The record shows that the trial judge dismissed both complaints in their entirety solely on the basis of the Dalehite case. While the Court of Appeals relied on state law to uphold the dismissal of those allegations in the complaints which charged negligence for reasons other than the Forest Service's carelessness in controlling the fire, we cannot say that court's interpretation of Washington law was wholly free from its erroneous acceptance of the statements in Dalehite about public firemen. Furthermore it has been strongly contended here that the Court of Appeals improperly interpreted certain allegations in the complaints, and, as a result of such misinterpretation, incorrectly applied Washington law in passing on the sufficiency of these allegations. In view
of the circumstances, we think it proper to vacate both judgments in their entirety, so that the District Court may consider the complaints anew, in their present form or as they may be amended, wholly free to determine their sufficiency on the basis of whether the allegations and any supporting material offered to explain or clarify them would be sufficient to impose liability on a private person under the laws of the State of Washington. [Footnote 4] The judgments of both courts are vacated, and the cases are remanded to the District Court for consideration in accordance with this opinion.
It is so ordered.
* Together with No. 47, Arnhold et al. v. United States, also on certiorari to the same Court.
See also Eastern Air Lines v. Union Trust Co., 95 U.S.App.D.C. 189, 221 F.2d 62, aff'd per curiam sub nom. United States v. Union Trust Co., 350 U.S. 907; Air Transport Associates v. United States, 221 F.2d 467. Cf. United States v. Praylou, 208 F.2d 291, 294-295.
MR. JUSTICE REED, with whom MR. JUSTICE CLARK joins, dissenting.
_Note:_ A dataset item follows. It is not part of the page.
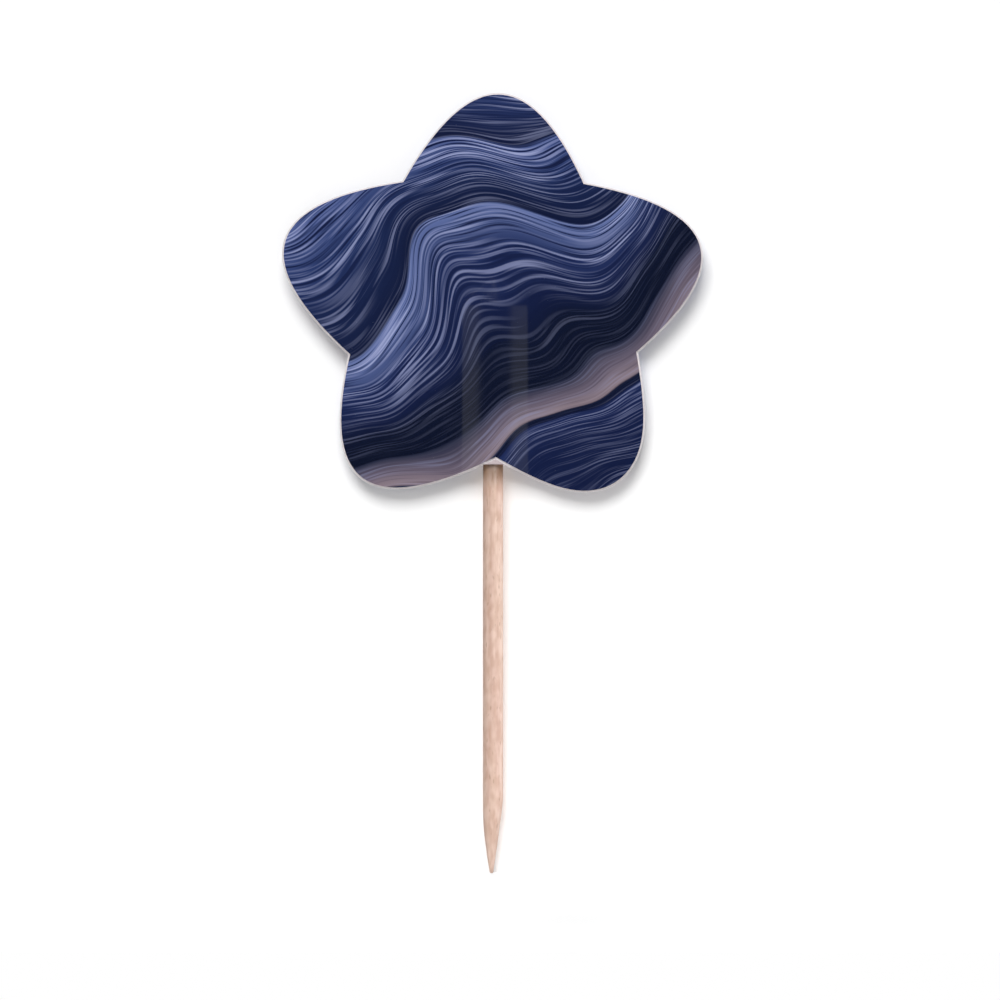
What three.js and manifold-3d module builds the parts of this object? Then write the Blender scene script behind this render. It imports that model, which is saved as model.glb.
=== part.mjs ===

The Court of Appeals, in my view, correctly applied the law as to public firefighters. Congress assumed liability "as a private individual under like circumstances." The immunity of public bodies for injuries due to fighting fire was then well settled. Dalehite v. United States, 346 U. S. 15, 346 U. S. 43. Private organizations, except as community volunteers, for firefighting were hardly known. The situation was like private military forces. Cf. Feres v. United States, 340 U. S. 135, 340 U. S. 142. Indian Towing Co. v. United States, 350 U. S. 61, presents a different situation.